After the First Fox War, there were tensions between the Meskwaki and the French in Detroit, for holding slaves. Always wanting to secure French trade agreements, the Governor General of Canada, General Philippe de Rigaud de Vaudreuil, agreed to return the Meskwaki slaves in his possession. This agreement relied on certain conditions. The first request was that the Meskwaki return their slaves to other Native groups. The second request was that new slaves be brought to the French in the following year. The French desire for slaves would lead the Meskwaki into conducting more slave raids, and increasing tension between Native groups.

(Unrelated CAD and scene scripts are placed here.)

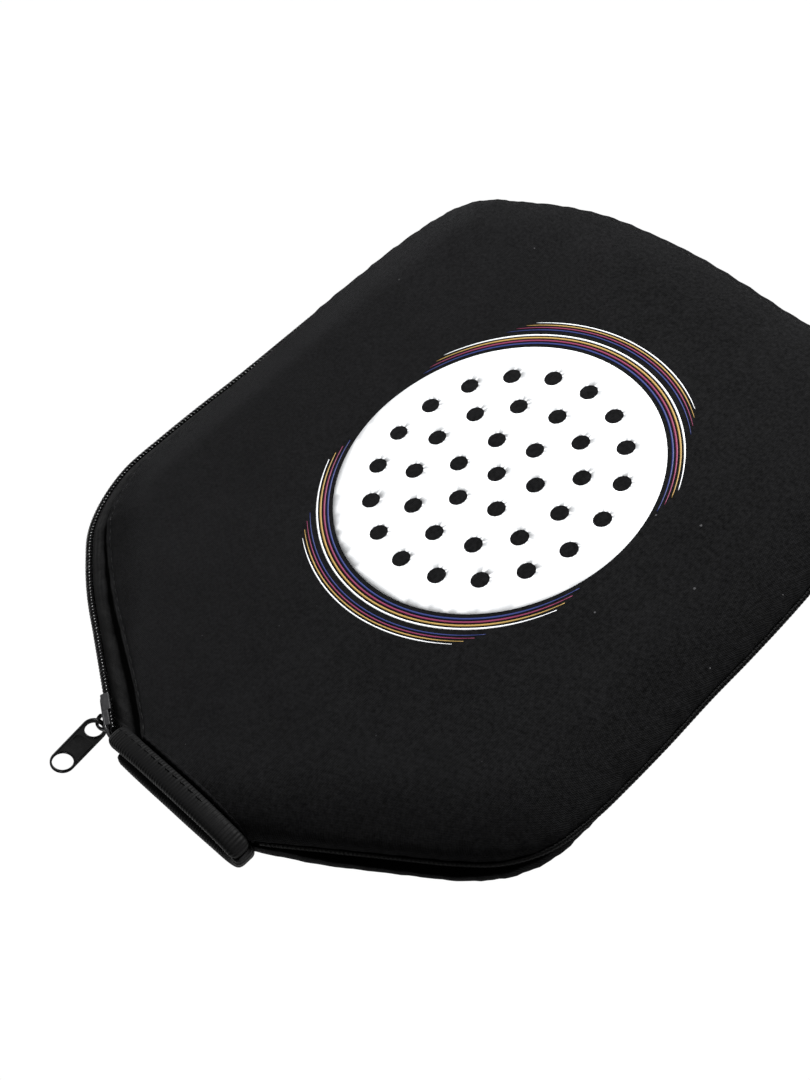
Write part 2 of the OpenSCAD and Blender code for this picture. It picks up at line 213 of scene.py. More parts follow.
def grid_faces(nr, nc, base=0, flip=False, wrap=False):
    """Quads of a grid of nr rows by nc columns of vertices; wrap closes the columns."""
    f = []
    for r in range(nr - 1):
        for c in range(nc if wrap else nc - 1):
            c2 = (c + 1) % nc
            q = (base + r * nc + c, base + (r + 1) * nc + c, base + (r + 1) * nc + c2, base + r * nc + c2)
            f.append(q[::-1] if flip else q)
    return f


def frames_along(pts, up=(0, 0, 1)):
    pts = np.asarray(pts, float)
    t = np.gradient(pts, axis=0)
    t = unit(t)
    up = np.asarray(up, float)
    s = np.cross(np.broadcast_to(up, t.shape), t)
    s = unit(s)
    n = np.cross(t, s)
    return t, s, n


def tube(pts, r, sides=8, closed=False, up=(0, 0, 1), r2=None, caps=True):
    """Round or oval tube along points; returns verts, faces. r may be per point."""
    pts = np.asarray(pts, float)
    n = len(pts)
    if closed:
        t = unit(np.roll(pts, -1, 0) - np.roll(pts, 1, 0))
    else:
        t = unit(np.gradient(pts, axis=0))
    # rotation-minimising frame
    ref = np.asarray(up, float)
    s0 = np.cross(ref, t[0])
    if np.linalg.norm(s0) < 1e-3:
        s0 = np.cross(np.array([1.0, 0.3, 0.2]), t[0])
    s0 /= np.linalg.norm(s0)
    S = [s0]
    for k in range(1, n):
        v = S[-1] - t[k] * np.dot(S[-1], t[k])
        S.append(v / np.linalg.norm(v))
    S = np.array(S)
    B = np.cross(t, S)
    r = np.broadcast_to(np.asarray(r, float), (n,))
    q = r if r2 is None else np.broadcast_to(np.asarray(r2, float), (n,))
    ang = np.linspace(0, 2 * math.pi, sides, endpoint=False)
    V = (pts[:, None] + S[:, None] * (np.cos(ang)[None, :, None] * r[:, None, None]) + B[:, None] * (np.sin(ang)[None, :, None] * q[:, None, None])).reshape(-1, 3)
    F = grid_faces(n, sides, wrap=True, flip=True)
    if closed:
        for c in range(sides):
            c2 = (c + 1) % sides
            F.append(((n - 1) * sides + c2, c2, c, (n - 1) * sides + c)[::-1])
    elif caps:
        F.append(tuple(range(sides))[::-1][::-1])
        F.append(tuple((n - 1) * sides + c for c in range(sides))[::-1])
    return V, F


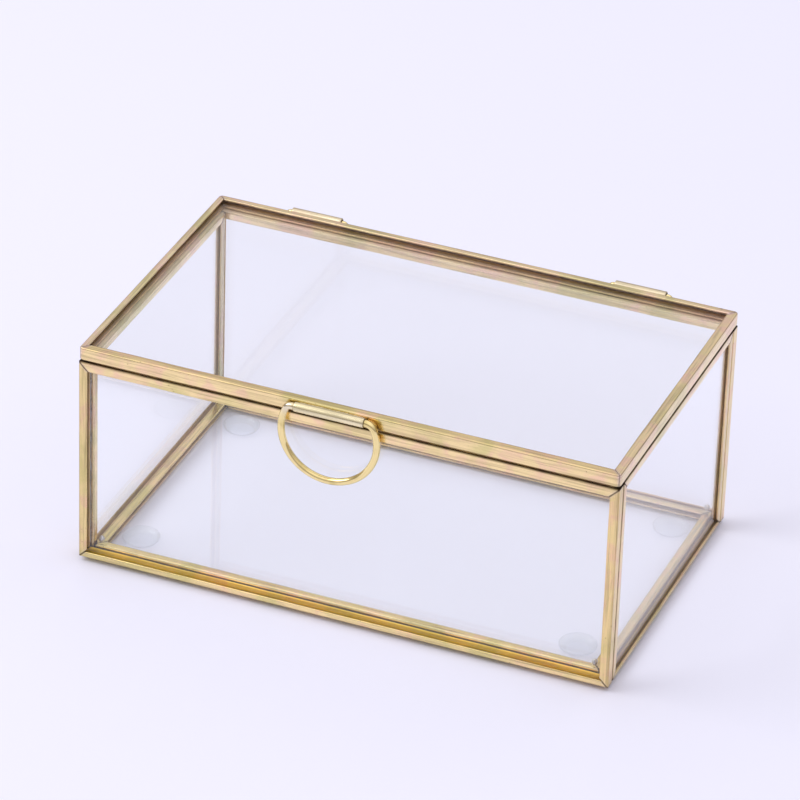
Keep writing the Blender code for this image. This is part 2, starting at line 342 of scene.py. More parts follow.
# Each drawn brass has its bright, pink and olive colours, how mottled it is, and its least roughness.
BRASS = drawn_brass(
    "drawn_brass", (1.0, 0.78, 0.40), (0.98, 0.67, 0.43), (0.80, 0.68, 0.30), 1.0, 0.20
)
TUBE_BRASS = drawn_brass(
    "tube_brass", (0.95, 0.83, 0.53), (0.90, 0.74, 0.47), (0.74, 0.66, 0.38), 0.5, 0.22
)
HINGE_BRASS = drawn_brass(
    "hinge_brass", (0.82, 0.70, 0.47), (0.78, 0.62, 0.44), (0.66, 0.58, 0.38), 0.7, 0.30
)
FILLET_SOLDER = drawn_brass(
    "brassy_solder", (0.86, 0.74, 0.52), (0.82, 0.66, 0.48), (0.7, 0.62, 0.42), 0.6, 0.35
)
WIRE_BRASS = polished_wire("wire_brass", (0.98, 0.80, 0.38), (0.60, 0.47, 0.16))
GLASS = window_glass("window_glass")
GLASS_EDGE = ground_edge("ground_edge")
FOOT_PLASTIC = clear_rubber("bumper_plastic")
SOLDER = tin_solder("tin_solder", 1.0)
# The corner seams' solder at half brightness; the halving is painted shade in the back of the gaps.
SHADED_SEAM_SOLDER = tin_solder("seam_solder", 0.5)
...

The Illini would persist during this period in denying their holding of any Meskwaki slaves, but the French were impotent to force the Illini to return the slaves in their possession. This in turn caused tensions to boil over and spark the Second Fox War. By the end of the Second Fox War, France had lost a trading partner, and a certain amount of economic influence. Another aspect that was made apparent through these tensions was the lack of control over the trade that New France had found itself to be reliant on. This lack of control stemmed from the political nature of the slave trade and the adeptness at which Illini natives had used it to anger the Meskwaki and lock the French into alliances. As a result, this was another event that led to the decline of the French power in Great Lakes Region.